Todos vivimos bajo un mismo cielo, formamos parte de un tronco común; todos hemos de comportarnos con sentido de lo colectivo, porque cualquier cosa que hacemos u omitimos tiene su repercusión en los demás. Esta es una evidente conclusión que nos ha dejado la pandemia: solo desde la unión podemos preservar nuestra salud, siquiera sea al precio de alguna mínima limitación de nuestra libertad individual, restricciones que necesariamente han de entenderse como provisionales y de obligadísima e inmediata restitución. Por desgracia, no faltan ejemplos de insolidaridad, plasmados en fiestas privadas, reuniones clandestinas y otras conductas que no solo suponen un riesgo para quienes las practican, sino también para quienes les rodean. ¿Acaso celebran la suerte de no padecer la enfermedad, desconociendo que, aunque asintomáticos, pueden transmitirla? ¿O es que, simplemente, no les importan las consecuencias de sus actos?

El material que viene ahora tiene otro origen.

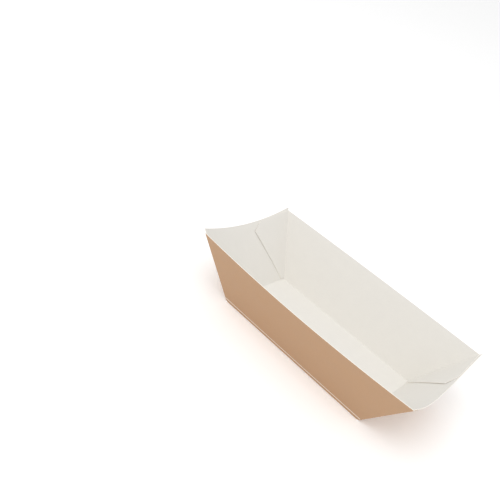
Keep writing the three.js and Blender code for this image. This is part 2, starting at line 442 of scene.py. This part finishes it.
def thicken(sheet, board, bead):
    """Gives the sheet its thickness, and returns points, blank places, crease shares, faces and slots.

    Normals are the sums of the cells' crossed diagonals. The inside face lies half a board along
    them, plus the bead of a crease, and the outside face half a board the other way. Round every free
    edge a band of three strips closes the board, its middle one pushed out a little, so that a cut
    edge is slightly round.
    """
    p = sheet.points
    cells = sheet.cells
    square = np.cross(p[cells[:, 2]] - p[cells[:, 0]], p[cells[:, 3]] - p[cells[:, 1]])
    normal = np.zeros_like(p)
    for corner in range(4):
        np.add.at(normal, cells[:, corner], square)
    normal = unit(normal)
    inside = p + normal * (board / 2 + bead * sheet.crease)[:, None]
    outside = p - normal * board / 2

    edges = np.concatenate([cells[:, [i, (i + 1) % 4]] for i in range(4)])
    count = len(p)
    forward = edges[:, 0] * count + edges[:, 1]
    backward = edges[:, 1] * count + edges[:, 0]
    free = edges[~np.isin(forward, backward)]
    away = np.zeros_like(p)
    run = np.cross(p[free[:, 1]] - p[free[:, 0]], normal[free[:, 0]])
    for corner in range(2):
        np.add.at(away, free[:, corner], unit(run))
    rim = np.unique(free)
    push = unit(away[rim]) * board * EDGE_CROWN
    band_in = p[rim] + normal[rim] * board * EDGE_STRIP + push
    band_out = p[rim] - normal[rim] * board * EDGE_STRIP + push
    place = np.zeros(count, dtype=np.int64)
    place[rim] = np.arange(len(rim))
    a, b = free.T
    first = 2 * count + place
    second = first + len(rim)
    strips = [
        np.stack([b, a, first[a], first[b]], -1),
        np.stack([first[b], first[a], second[a], second[b]], -1),
        np.stack([second[b], second[a], a + count, b + count], -1),
    ]
    faces = np.concatenate([cells, cells[:, ::-1] + count] + strips)
    slots = np.repeat([INSIDE, OUTSIDE, CUT_EDGE], [len(cells), len(cells), 3 * len(free)])
    points = np.concatenate([inside, outside, band_in, band_out])
    order = np.concatenate([np.arange(count), np.arange(count), rim, rim])
    return points, sheet.blank[order], sheet.crease[order], faces, slots


def new_object(name, points, faces, slots=None, materials=()):
    """Puts a surface of four-cornered faces into a new smooth-shaded object at the origin."""
    mesh = bpy.data.meshes.new(name)
    mesh.vertices.add(len(points))
    mesh.vertices.foreach_set("co", points.astype(np.float32).ravel())
    mesh.loops.add(faces.size)
    mesh.loops.foreach_set("vertex_index", faces.astype(np.int32).ravel())
    mesh.polygons.add(len(faces))
    mesh.polygons.foreach_set("loop_start", np.arange(0, faces.size, 4, dtype=np.int32))
    for material in materials:
        mesh.materials.append(material)
    if slots is not None:
        mesh.polygons.foreach_set("material_index", slots.astype(np.int32))
    mesh.update(calc_edges=True)
    mesh.validate()
    mesh.shade_smooth()
    made = bpy.data.objects.new(name, mesh)
    bpy.context.scene.collection.objects.link(made)
    return made


def linear(colour):
    """An sRGB hex colour as linear red, green, blue and alpha."""
    values = [int(colour[i:i + 2], 16) / 255 for i in (1, 3, 5)]
    return [v / 12.92 if v <= 0.04045 else ((v + 0.055) / 1.055) ** 2.4 for v in values] + [1.0]


def node(tree, kind, inputs=None, **settings):
    """Adds a node with its settings. An input is given a value, or a socket to be linked to."""
    made = tree.nodes.new(kind)
    for name, value in settings.items():
        setattr(made, name, value)
    for key, value in (inputs or {}).items():
        if isinstance(value, bpy.types.NodeSocket):
            tree.links.new(value, made.inputs[key])
        else:
            made.inputs[key].default_value = value
    return made


def new_material(name):
    """A new material with an empty node tree."""
    material = bpy.data.materials.new(name)
    material.use_nodes = True
    material.node_tree.nodes.clear()
    return material, material.node_tree


def surface_grain(tree, finish):
    """Cloudiness and fibres, both from -1 to 1, as sockets on the board's own coordinates.

    Real fibres are a few hundredths of a millimetre thick and wouldn't show in the picture, so they
    are drawn much coarser than they are.
    """
    where = node(tree, "ShaderNodeTexCoord").outputs["Object"]
    cloud = node(tree, "ShaderNodeTexNoise", {
        "Vector": where, "Scale": 1 / finish.mottle, "Detail": 2.0,
    })
    stretch = node(tree, "ShaderNodeMapping", {"Vector": where, "Scale": GRAIN_STRETCH})
    fibre = node(tree, "ShaderNodeTexNoise", {
        "Vector": stretch.outputs[0], "Scale": 1 / finish.fibre, "Detail": 4.0,
        "Roughness": GRAIN_ROUGHNESS,
    })
    low, high = NOISE_SPAN
    spread = [
        node(tree, "ShaderNodeMapRange", {
            "Value": noise.outputs["Fac"], "From Min": low, "From Max": high,
            "To Min": -1.0, "To Max": 1.0,
        })
        for noise in (cloud, fibre)
    ]
    return [made.outputs[0] for made in spread]


def tinted(tree, colour, cloud, fibre, cloud_depth, fibre_depth):
    """The colour made a little lighter and darker by the clouds and fibres, as a colour socket."""
    clouds = node(
        tree, "ShaderNodeMath", {0: cloud, 1: cloud_depth, 2: 1.0}, operation="MULTIPLY_ADD"
    )
    value = node(
        tree, "ShaderNodeMath", {0: fibre, 1: fibre_depth, 2: clouds.outputs[0]},
        operation="MULTIPLY_ADD",
    )
    tint = node(
        tree, "ShaderNodeVectorMath", {0: colour[:3], "Scale": value.outputs[0]}, operation="SCALE"
    )
    return tint.outputs[0]


def printed_board(finish, tray, at):
    """Clay-coated board, offset-printed kraft brown under a matt varnish.

    To the eye it is an even warm brown with barely seen clouds, a faint tooth, a thin unprinted rule
    above the base's crease, and print worn a little lighter on the folds.
    """
    material, tree = new_material("kraft-brown offset print on clay-coated board, matt varnish")
    cloud, fibre = surface_grain(tree, finish)
    brown = tinted(
        tree, linear(finish.print_colour), cloud, fibre, cloud_depth=0.012, fibre_depth=0.02
    )

    # The rule follows the flat blank: so far from its middle line, and no longer than the wall.
    flat = node(tree, "ShaderNodeUVMap", uv_map="blank")
    split = node(tree, "ShaderNodeSeparateXYZ", {0: flat.outputs[0]})
    along, across = [
        node(tree, "ShaderNodeMath", {0: split.outputs[i]}, operation="ABSOLUTE").outputs[0]
        for i in (0, 1)
    ]
    rule_at = tray.base_width / 2 + finish.rule_height
    off = node(tree, "ShaderNodeMath", {0: across, 1: rule_at}, operation="SUBTRACT")
    off = node(tree, "ShaderNodeMath", {0: off.outputs[0]}, operation="ABSOLUTE")
    band = node(tree, "ShaderNodeMapRange", {
        "Value": off.outputs[0],
        "From Min": finish.rule_width / 2 + RULE_SOFTNESS,
        "From Max": finish.rule_width / 2 - RULE_SOFTNESS,
    })
    ends = at.half_length(finish.rule_height / at.side_slope)
    on_wall = node(tree, "ShaderNodeMath", {0: along, 1: ends}, operation="LESS_THAN")
    rule = node(
        tree, "ShaderNodeMath", {0: band.outputs[0], 1: on_wall.outputs[0]}, operation="MULTIPLY"
    )
    ruled = node(tree, "ShaderNodeMix", {
        FACTOR: rule.outputs[0], COLOUR_A: brown, COLOUR_B: linear(finish.rule_colour),
    }, data_type="RGBA")

    # The print wears off a crease first, fibre by fibre.
    creased = node(tree, "ShaderNodeAttribute", attribute_name="crease")
    patchy = node(tree, "ShaderNodeMapRange", {
        "Value": fibre, "From Min": WEAR_FROM, "From Max": WEAR_TO,
        "To Min": 0.0, "To Max": WEAR_DEPTH,
    })
    worn = node(
        tree, "ShaderNodeMath", {0: creased.outputs["Fac"], 1: patchy.outputs[0]},
        operation="MULTIPLY",
    )
    colour = node(tree, "ShaderNodeMix", {
        FACTOR: worn.outputs[0], COLOUR_A: ruled.outputs[COLOUR_OUT],
        COLOUR_B: linear(finish.rule_colour),
    }, data_type="RGBA")

    smoothest, roughest = VARNISH_ROUGHNESS
    rough = node(tree, "ShaderNodeMapRange", {
        "Value": cloud, "From Min": -1.0, "To Min": smoothest, "To Max": roughest,
    })
    tooth = node(tree, "ShaderNodeBump", {
        "Height": fibre, "Strength": 0.12, "Distance": TOOTH_HEIGHT,
    })
    shader = node(tree, "ShaderNodeBsdfPrincipled", {
        "Base Color": colour.outputs[COLOUR_OUT], "Roughness": rough.outputs[0], "IOR": 1.45,
        "Normal": tooth.outputs[0],
    })
    node(tree, "ShaderNodeOutputMaterial", {"Surface": shader.outputs[0]})
    return material


def plain_board(finish, name, colour, cloud_depth, fibre_depth, roughness):
    """Board with no print: off-white and matt, with clouds and fibres that only just show."""
    material, tree = new_material(name)
    cloud, fibre = surface_grain(tree, finish)
    tint = tinted(tree, linear(colour), cloud, fibre, cloud_depth, fibre_depth)
    tooth = node(tree, "ShaderNodeBump", {
        "Height": fibre, "Strength": 0.15, "Distance": TOOTH_HEIGHT,
    })
    shader = node(tree, "ShaderNodeBsdfPrincipled", {
        "Base Color": tint, "Roughness": roughness, "IOR": 1.45, "Normal": tooth.outputs[0],
    })
    node(tree, "ShaderNodeOutputMaterial", {"Surface": shader.outputs[0]})
    return material


class TRAY_OT_fold_board(bpy.types.Operator):
    """Folds the tray from one sheet of board and gives it its print, inside and cut edges"""

    bl_idname = "tray.fold_board"
    bl_label = "Fold Board"

    def execute(self, context):
        scene = context.scene
        tray = scene.tray_sizes
        flap = scene.tray_flap
        finish = scene.tray_finish
        detail = scene.tray_detail
        at = follow(tray, flap)
        panels = [base_panel(tray, at, detail)]
        for side in (FRONT, BACK):
            panels += side_wall_panels(tray, at, detail, side)
            for end in (LEFT, RIGHT):
                panels += flap_panels(tray, flap, at, detail, side, end)
        for end in (LEFT, RIGHT):
            panels += end_wall_panels(tray, at, detail, end)
        sheet = join_panels(panels)
        points, blank, crease, faces, slots = thicken(sheet, tray.board, tray.crease_bead)
        # The clay coat hides the fibres, so the inside looks an even, matt off-white.
        inside = plain_board(
            finish, "white clay-coated board, unprinted", finish.inside_colour,
            cloud_depth=0.006, fibre_depth=0.008, roughness=0.62,
        )
        # The die lays the white core bare, so a thin pale line without gloss runs round each cut edge.
        cut_edge = plain_board(
            finish, "die-cut edge of solid bleached board", finish.core_colour,
            cloud_depth=0.01, fibre_depth=0.03, roughness=0.9,
        )
        materials = [printed_board(finish, tray, at), inside, cut_edge]
        board = new_object("folded_board", points, faces, slots, materials)
        mesh = board.data
        corners = np.empty(len(mesh.loops), dtype=np.int32)
        mesh.loops.foreach_get("vertex_index", corners)
        flat = mesh.uv_layers.new(name="blank")
        flat.uv.foreach_set("vector", blank[corners].astype(np.float32).ravel())
        creased = mesh.attributes.new("crease", "FLOAT", "POINT")
        creased.data.foreach_set("value", crease.astype(np.float32))
        mesh.set_sharp_from_angle(angle=SHARP_ANGLE)
        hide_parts(CAD_NODE)
        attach(board, BODY)
        return {"FINISHED"}


class TRAY_OT_set_stage(bpy.types.Operator):
    """Lays the pale floor, hangs the soft light and places the camera"""

    bl_idname = "tray.set_stage"
    bl_label = "Set Stage"

    def execute(self, context):
        scene = context.scene
        studio = scene.tray_studio
        reach = studio.floor_reach
        x, y = np.meshgrid([-reach, reach], [-reach, reach])
        corners = np.stack([x, y, np.full_like(x, CAD_BOX[0].z)], -1).reshape(-1, 3)
        # A light table, plain white and without gloss: its glow takes most of the shadow away.
        material, tree = new_material("matt white acrylic sheet, lit faintly from below")
        sheet = node(tree, "ShaderNodeBsdfPrincipled", {
            "Base Color": linear("#FFFFFF"), "Roughness": FLOOR_ROUGHNESS,
            "Emission Color": linear("#FFFFFF"), "Emission Strength": studio.floor_glow,
        })
        node(tree, "ShaderNodeOutputMaterial", {"Surface": sheet.outputs[0]})
        floor = new_object("floor", corners, np.array([[0, 1, 3, 2]]), materials=[material])

        scene.world = bpy.data.worlds.new("white studio")
        scene.world.use_nodes = True
        tree = scene.world.node_tree
        tree.nodes.clear()
        sky = node(tree, "ShaderNodeBackground", {"Color": linear("#FFFFFF"), "Strength": studio.sky})
        node(tree, "ShaderNodeOutputWorld", {"Surface": sky.outputs[0]})

        lamp = bpy.data.lights.new("softbox", "AREA")
        lamp.shape = "SQUARE"
        lamp.size = studio.softbox_size
        lamp.energy = studio.softbox_power
        softbox = bpy.data.objects.new("softbox", lamp)
        softbox.location = studio.softbox_place
        middle = sum(CAD_BOX, Vector()) / 2
        softbox.rotation_euler = (middle - softbox.location).to_track_quat("-Z", "Y").to_euler()
        scene.collection.objects.link(softbox)

        lens = bpy.data.cameras.new("camera")
        lens.sensor_fit = "HORIZONTAL"
        lens.sensor_width = SENSOR_WIDTH
        lens.lens = studio.lens
        lens.clip_start = NEAREST_SEEN
        camera = bpy.data.objects.new("camera", lens)
        camera.location = studio.camera_place
        camera.rotation_euler = Euler(studio.camera_turn)
        scene.collection.objects.link(camera)
        scene.camera = camera
        scene.view_settings.view_transform = "Standard"
        return {"FINISHED"}


class TRAY_PT_panel(bpy.types.Panel):
    """Lists the tray's sizes, finish and stage, with a button for each step"""

    bl_idname = "TRAY_PT_panel"
    bl_label = "Food Tray"
    bl_space_type = "VIEW_3D"
    bl_region_type = "UI"
    bl_category = "Food Tray"

    def draw(self, context):
        for group, operator in PANEL_ROWS:
            settings = getattr(context.scene, group)
            box = self.layout.box()
            for name in settings.bl_rna.properties.keys():
                if name not in ("rna_type", "name"):
                    box.prop(settings, name)
            if operator:
                self.layout.operator(operator)


GROUPS = {
    "tray_sizes": TraySizes,
    "tray_flap": FlapSizes,
    "tray_finish": BoardFinish,
    "tray_detail": MeshDetail,
    "tray_studio": StudioSettings,
}
PANEL_ROWS = (
    ("tray_sizes", None),
    ("tray_flap", None),
    ("tray_finish", None),
    ("tray_detail", "tray.fold_board"),
    ("tray_studio", "tray.set_stage"),
)
CLASSES = (*GROUPS.values(), TRAY_OT_fold_board, TRAY_OT_set_stage, TRAY_PT_panel)


def register():
    for kind in CLASSES:
        bpy.utils.register_class(kind)
    for name, kind in GROUPS.items():
        setattr(bpy.types.Scene, name, PointerProperty(type=kind))


def unregister():
    for name in GROUPS:
        delattr(bpy.types.Scene, name)
    for kind in reversed(CLASSES):
        bpy.utils.unregister_class(kind)


def main():
    register()
    bpy.ops.tray.set_stage()
    bpy.ops.tray.fold_board()


if __name__ == "__main__":
    main()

Tal vez la vacuna no impida el contagio, pero previene sus más graves efectos. En tanto no se alcance esa cacareada inmunidad de rebaño, negacionismo y comportamiento insensato constituyen el más grave riesgo para la salud colectiva, pero, por desgracia, todo lo referente a la vacunación, salvo su eficacia, llega envuelto en incertidumbre, confusión y retrasos mal explicados. ¿Cómo hace medio siglo fue posible vacunar a toda la población zaragozana en menos de una semana? Ahora, la demora se hace insufrible para las personas más vulnerables, mientras que Margarita Robles, la ministra mejor valorada del gobierno, se sorprendía hace escasos días, por haber tenido que esperar su turno durante casi una hora. El tiempo tiene siempre un gran valor. Para todos y en todo momento. Pero adquiere una dimensión muy especial cuando señala precisamente lo que aún nos resta de vida.